28/09/2025
da Il Manifesto
Germania. Una piazza piena per la storica svolta della sinistra, da ieri criticare Israele non è più un tabù
Finalmente, il grande moto di piazza della Linke per la Palestina. Con i massimi dirigenti in testa pronti, per la prima volta, a scandire ad alta voce la parola “giusta”, che fino a tre mesi fa era tabù perfino dentro al partito.
«Insieme per Gaza», ovvero «contro il genocidio»: sono i due slogan speculari della straordinaria manifestazione in grado ieri di riunire a Berlino 50 mila tedeschi non più disposti a sopportare la complicità del governo Cdu-Spd ai crimini di Nethanyahu. Ma sono anche due frasi simboliche della inequivocabile, storica e coraggiosa svolta politica della sinistra nel paese dove la ragione di stato pro-Israele vale più della legge e chi si oppone paga il conto personalmente.
CERTO IN RITARDO rispetto al resto dell’Europa; eppure, forse, con un’audacia doppia, in Germania a sinistra si rompe così il paradigma indiscutibile. Politicamente è un colpo di reni in faccia al governo Merz: non è più solo l’extraparlamentare Sahra Wagenknecht a bollare «il lavoro sporco fatto da Israele per conto dell’Occidente» (definizione del cancelliere Merz) come genocidio ma l’unico partito di opposizione al Bundestag che cresce nei sondaggi a parte l’ultradestra di Afd.
Da ieri, senza se e senza ma, anche in Germania è genocidio a tutti gli effetti e chi arma Israele è «complice». Adesso pure qui tutti i riflettori sono accesi sulla Palestina, per merito anche e soprattutto del movimento della società civile – da Amnesty ad Attac, dalle ong palestinesi alle Voci ebraiche per la pace, passando per le sigle sindacali e le comunità etniche – egualmente sfilato in massa nel cuore di Berlino, dalla Wilhelmstrasse fino alla Colonna della Vittoria.
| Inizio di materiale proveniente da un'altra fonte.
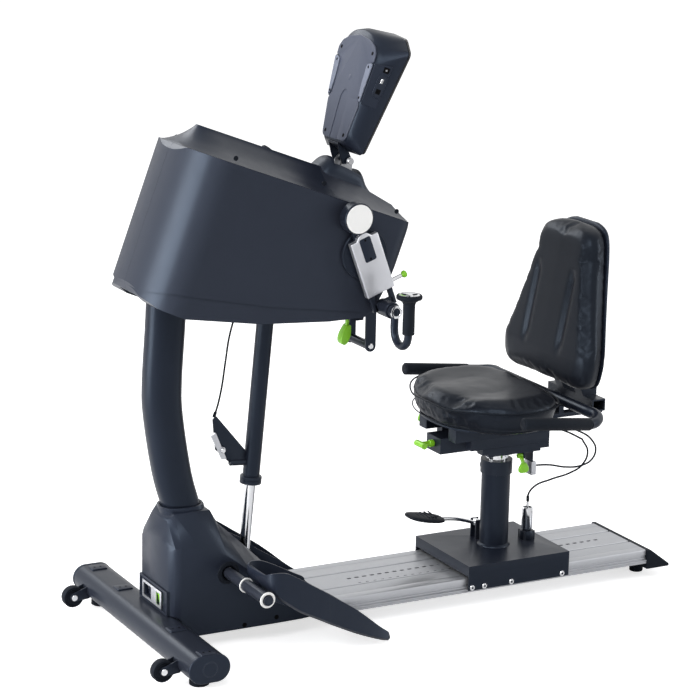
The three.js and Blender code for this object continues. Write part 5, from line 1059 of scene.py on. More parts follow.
@dataclass
class Footrests:
    """Cross shaft with its sleeve and white rings, and the two folding footrests."""

    shaft: Pair = (168, 186)
    treads: int = 7
    cheek_places: Pair = (204, 284)
    cheek_thick: float = 6
    tread_from: float = 0.28
    tread_span: float = 0.62
    tread_lift: float = 6.5
    heel: Pair = (190, 160)
    fall: Pair = (345, 152)
    shaft_rings: tuple[Pair, ...] = ((198.4, 18.5), (313.2, 19.6))
    hub_radius: float = 15
    wall: float = 5
    lean: float = 8
    cheek: tuple[Pair, ...] = ((155, 186), (172, 200), (250, 158), (262, 140), (205, 166))
    rows: tuple[tuple[float, ...], ...] = (
        (187, 166, 262, 206, 222, 214, 220), (189, 160, 280, 201, 231, 221, 227),
        (194, 156, 292, 192, 236, 225, 224), (203, 150, 298, 180, 238, 227, 207),
        (216, 147, 300, 168, 238, 226, 189), (235, 146, 300, 154, 233, 222, 166),
        (268, 146, 299, 131, 214, 207, 137), (319, 146, 295, 104, 182, 180, 109),
        (345, 146, 292, 90, 165, 166, 98), (358, 146, 290, 83, 156, 149, 92),
        (432, 146, 280, 46, 107, 102, 59), (500, 146, 268, 17, 52, 53, 29), (522, 148, 264, 10, 36, 36, 20),
        (529, 152, 262, 8.6, 31, 31, 29), (534, 158, 256, 8.6, 27, 27, 26),
    )

    def pan(self) -> Shape:
        """Make the foot pan: a scooped heel, two side walls and a low toe wall."""
        rings = []
        for x, inner, outer, low, top_out, top_in, floor in smooth_rows(self.rows, 71):
            rings.append([(x, y, z) for y, z in (
                (inner + 4, low), (outer - 7, low), (outer, low + 7), (outer - self.lean, top_out),
                (outer - self.lean - self.wall, top_out),
                (outer - self.lean - self.wall, min(floor, top_out - 1)),
                (inner + self.wall + 2, min(floor, top_in - 1)), (inner + self.wall, top_in), (inner, top_in),
                (inner, low + 5))])
        return Shape.bridged(rings)

    def build(self) -> None:
        """Make both sides."""
        for side in Side:
            self.pan().piece(f"foot_plate_{side.word}", f"{side.word}_footrest", CASING, mirrored(side),
                             [f"footrest_{side.word}"], rounding=2.4, sharp=48)
            hub = Shape.turned([(12.5, 200), (self.hub_radius, 200), (self.hub_radius, 313), (12.5, 313)],
                               40, True)
            hub.moved(across(*self.shaft))
            for inside in self.cheek_places:
                hub.joined(Shape.prism(self.cheek, inside, inside + self.cheek_thick).bevelled(1.2, 2))
            hub.piece(f"foot_hub_{side.word}", f"{side.word}_footrest", POWDER, mirrored(side))
            sleeve = Shape.turned([(12.2, 100), (13.8, 100), (13.8, 196), (12.2, 196)], 40, True)
            sleeve.moved(across(*self.shaft)).piece(f"shaft_sleeve_{side.word}", "base", POWDER,
                                                    mirrored(side))
            rings = Shape()
            for reach, radius in self.shaft_rings:
                ring = Shape.turned([(radius - 6, reach), (radius - 0.8, reach), (radius, reach + 0.8),
                                     (radius, reach + 1.8), (radius - 0.8, reach + 2.6),
                                     (radius - 6, reach + 2.6)], 48, True)
                rings.joined(ring.moved(across(*self.shaft)))
            rings.piece(f"shaft_rings_{side.word}", f"{side.word}_footrest", WHITE, mirrored(side))
            treads = Shape()
            for i in range(self.treads):
                share = self.tread_from + self.tread_span * i / (self.treads - 1)
                x = self.heel[0] + self.fall[0] * share
                z = self.heel[1] - self.fall[1] * share + self.tread_lift
                strip = Shape.block((-5, 160, -1), (5, 244, 1.4)).bevelled(0.8, 2)
                lean = Matrix.Rotation(math.atan2(self.fall[1], self.fall[0]), 4, "Y")
                treads.joined(strip.moved(Matrix.Translation((x, 0, z)) @ lean))
            treads.piece(f"foot_treads_{side.word}", f"{side.word}_footrest", RUBBER, mirrored(side))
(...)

«All Eyes on Gaza» è l’appello coinciso con il raduno di chiusura alle 21 di tutte le demo di ieri. Alla fine, per tutti, il concerto degli artisti, tra cui Kiz, Ski Aggu e Pashanim e la «voce ebraica» del musicista Michael Barenboim.
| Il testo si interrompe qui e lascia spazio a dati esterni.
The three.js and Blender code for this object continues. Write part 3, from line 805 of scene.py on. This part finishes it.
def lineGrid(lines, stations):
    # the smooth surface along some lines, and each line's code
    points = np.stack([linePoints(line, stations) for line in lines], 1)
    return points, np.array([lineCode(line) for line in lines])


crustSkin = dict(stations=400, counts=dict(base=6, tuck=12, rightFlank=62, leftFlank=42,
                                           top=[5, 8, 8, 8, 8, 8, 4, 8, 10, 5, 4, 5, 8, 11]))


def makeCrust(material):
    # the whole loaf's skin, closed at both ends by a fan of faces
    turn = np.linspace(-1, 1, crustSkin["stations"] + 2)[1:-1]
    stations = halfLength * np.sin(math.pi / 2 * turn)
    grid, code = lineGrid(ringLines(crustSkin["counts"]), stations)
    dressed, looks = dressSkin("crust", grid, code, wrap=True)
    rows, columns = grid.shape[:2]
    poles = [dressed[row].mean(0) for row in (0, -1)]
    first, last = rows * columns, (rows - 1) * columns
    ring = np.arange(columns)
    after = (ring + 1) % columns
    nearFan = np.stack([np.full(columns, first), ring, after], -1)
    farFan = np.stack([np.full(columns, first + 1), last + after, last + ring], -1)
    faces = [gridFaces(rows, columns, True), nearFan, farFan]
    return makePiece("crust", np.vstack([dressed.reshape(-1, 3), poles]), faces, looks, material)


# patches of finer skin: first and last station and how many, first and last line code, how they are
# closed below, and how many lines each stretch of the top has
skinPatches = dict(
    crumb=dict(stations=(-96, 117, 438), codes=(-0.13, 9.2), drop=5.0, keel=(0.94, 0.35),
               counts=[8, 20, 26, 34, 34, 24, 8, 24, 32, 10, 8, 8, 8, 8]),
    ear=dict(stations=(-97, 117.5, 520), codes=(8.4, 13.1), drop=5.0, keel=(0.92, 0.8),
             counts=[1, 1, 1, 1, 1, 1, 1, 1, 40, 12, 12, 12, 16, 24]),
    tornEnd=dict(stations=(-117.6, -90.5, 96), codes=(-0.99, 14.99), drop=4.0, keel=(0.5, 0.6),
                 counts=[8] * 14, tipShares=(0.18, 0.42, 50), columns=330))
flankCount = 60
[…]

PER LA POLIZIA schierata a Berlino con 1.850 agenti, questa volta è stato impossibile impedire, sciogliere o anche solo deviare l’enorme corteo transitato per le vie del centro in mezzo ai turisti confinati dietro le transenne, da cui peraltro si sono levati applausi spontanei. Zero proteste pure dagli automobilisti bloccati in coda: non era mai successo.
Soltanto lo spezzone con 1.200 persone partito da Kreuzberg è stato fermato prima di raggiungere il concentramento perché «è stato urlato uno slogan antisemita», così almeno riferisce la polizia e confermano i titoli dell’informazione filo-Tel Aviv, a partire dal quotidiano Bild.
AI TEDESCHI, PERÒ, passa il messaggio di Ines Schwerdter, presidente della Linke, prima firmataria dell’appello contro il genocidio, ieri in prima fila nella demo. «Abbiamo informazioni per usare questo termine – taglia corto – la situazione a Gaza è peggiorata da molti mesi tuttavia solo adesso siamo stati capaci di organizzare questa risposta. Molti giovani si sono politicizzati intorno al tema nelle ultime settimane» ripete a chi le chiede di spiegare cos’è cambiato rispetto a poco tempo fa. Sono le stesse dichiarazioni già rilasciate nella sua intervista alla Berliner Zeitung poche ore prima della demo: la prima volta che usato la parola con la «g», che poi qui è «v» dato che il genocidio suona come «Völkermord».
La pensano come lei i 50mila scesi in piazza ieri per partecipare al «Zusammen für Gaza» convocato dal partito della sinistra internazionalista ad Alexanderplatz, di fronte al Municipio Rosso a guida Cdu-Spd, dove anche fisicamente all’ingresso batte la bandiera di Israele, oppure per tenere «Tutti gli occhi su Gaza» come richiesto dal cartello di associazioni apartitiche ma non apolitiche.
LA MANIFESTAZIONE di ieri di viene dopo la demo organizzata con successo due settimane fa dal Bsw di Sahra Wagenknecht, cui spetta comunque il primato di avere convocato il primo evento nazionale pro-Palestina. «Ma in questa occasione non si è trattato di un one-man show» tengono a precisare i vertici della Linke, marcando la distanza all’interno della causa comune.